Nesta generosidade de níveis, o discurso travesti corre o risco de se extraviar em sua própria terminologia. No entanto, o MUSEU TRAVESTI DO PERU se propõe como um glossário, ao organizar sistematicamente aquelas vozes que designaram e assinalaram o travesti.

O glossário é também o centro da circularidade proposta por Saussure. E logo Lacan acrescentou dizendo que nada existe além das aparências mutáveis do que se representa – do significante.

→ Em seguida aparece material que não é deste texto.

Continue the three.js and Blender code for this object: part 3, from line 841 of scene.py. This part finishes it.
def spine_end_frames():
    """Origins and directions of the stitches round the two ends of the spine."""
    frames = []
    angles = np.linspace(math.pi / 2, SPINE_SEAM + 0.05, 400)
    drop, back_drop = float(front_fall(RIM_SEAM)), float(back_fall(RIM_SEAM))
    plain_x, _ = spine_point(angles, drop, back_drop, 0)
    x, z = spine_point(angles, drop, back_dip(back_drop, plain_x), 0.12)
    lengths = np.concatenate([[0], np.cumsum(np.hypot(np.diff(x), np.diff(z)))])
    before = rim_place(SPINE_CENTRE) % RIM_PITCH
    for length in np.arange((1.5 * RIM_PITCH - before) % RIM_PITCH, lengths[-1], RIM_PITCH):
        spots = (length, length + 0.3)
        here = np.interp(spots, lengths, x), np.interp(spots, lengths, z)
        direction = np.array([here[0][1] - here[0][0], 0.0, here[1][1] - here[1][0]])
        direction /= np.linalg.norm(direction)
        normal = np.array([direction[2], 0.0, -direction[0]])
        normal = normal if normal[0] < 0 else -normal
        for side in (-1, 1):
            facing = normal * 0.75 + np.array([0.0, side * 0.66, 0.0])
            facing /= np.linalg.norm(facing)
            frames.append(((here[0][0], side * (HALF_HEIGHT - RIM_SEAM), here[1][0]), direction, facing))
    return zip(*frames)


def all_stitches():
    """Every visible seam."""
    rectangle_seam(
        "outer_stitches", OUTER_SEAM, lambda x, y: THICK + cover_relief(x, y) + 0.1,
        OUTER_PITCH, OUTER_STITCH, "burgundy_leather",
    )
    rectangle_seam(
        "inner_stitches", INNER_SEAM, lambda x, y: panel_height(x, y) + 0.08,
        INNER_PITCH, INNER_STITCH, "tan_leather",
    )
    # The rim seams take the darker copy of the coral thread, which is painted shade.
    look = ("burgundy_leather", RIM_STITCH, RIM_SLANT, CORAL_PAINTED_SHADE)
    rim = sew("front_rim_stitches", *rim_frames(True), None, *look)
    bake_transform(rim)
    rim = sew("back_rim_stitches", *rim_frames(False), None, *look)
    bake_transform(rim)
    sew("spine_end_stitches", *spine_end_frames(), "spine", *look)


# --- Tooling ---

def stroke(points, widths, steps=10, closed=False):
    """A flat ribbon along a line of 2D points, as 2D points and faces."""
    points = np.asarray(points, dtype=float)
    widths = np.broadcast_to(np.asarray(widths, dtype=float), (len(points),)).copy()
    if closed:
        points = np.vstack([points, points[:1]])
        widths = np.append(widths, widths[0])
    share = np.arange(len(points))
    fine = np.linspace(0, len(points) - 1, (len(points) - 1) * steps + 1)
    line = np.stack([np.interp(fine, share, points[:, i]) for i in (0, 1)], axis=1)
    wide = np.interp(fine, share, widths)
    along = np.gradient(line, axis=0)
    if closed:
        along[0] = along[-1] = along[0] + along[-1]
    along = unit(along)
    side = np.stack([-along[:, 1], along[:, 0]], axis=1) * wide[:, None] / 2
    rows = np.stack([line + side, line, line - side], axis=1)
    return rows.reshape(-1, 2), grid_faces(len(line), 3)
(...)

Neste processo, o travesti não se perde, mas se enriquece: mais do que conceituar o travesti, buscamos expor sua indecifrável alteridade.

Nossos corpos; corpos indígenas cujo não-espaço é sempre ignorado; corpos colonizados pelo discurso que os rejeita; corpos feitos contemporâneos quando um legado os invade.

III. Dessa forma, a imprensa — usando e gerando ícones e resonâncias— escreveu uma biografia tão arbitrária quanto singular. Uma coleção de recortes — um quiosque repartido em quatro partes— constitue o arquivo. Museu que, travestido de jornal, possibilita um novo confronto entre texto e imagen na fazedura do kit de identidade do travesti cotidiano.

Posteriormente, este material é processado e apresentado. Se reconta uma perseguição tão indolente quanto a glosa dos jornais que a denuncia – como a ficha técnica que borra o próprio trabalho que vem esclarecer.

Ao resgatar o patrimônio travesti, o museu converte-se em ferramenta capaz de aumentar sua potência de agir. Não como pedido, mas como demanda por transformação e inclusão social. Do espaço simbólico–coletivo às liberdades individuais.

IV. O MUSEU TRAVESTI DO PERU é, finalmente, exploração da própria experiência do autor. Ser um travesti peruano é uma eterna transfiguração num país que, em sua busca de identidade, construção e contra-conquista, também se traveste —uma constante que já é sua essência. É o retorno da Inkarri que nunca parou de viajar, subterrânea, e que afinal chega para conciliar os aspectos paralelos de nossa interioridade.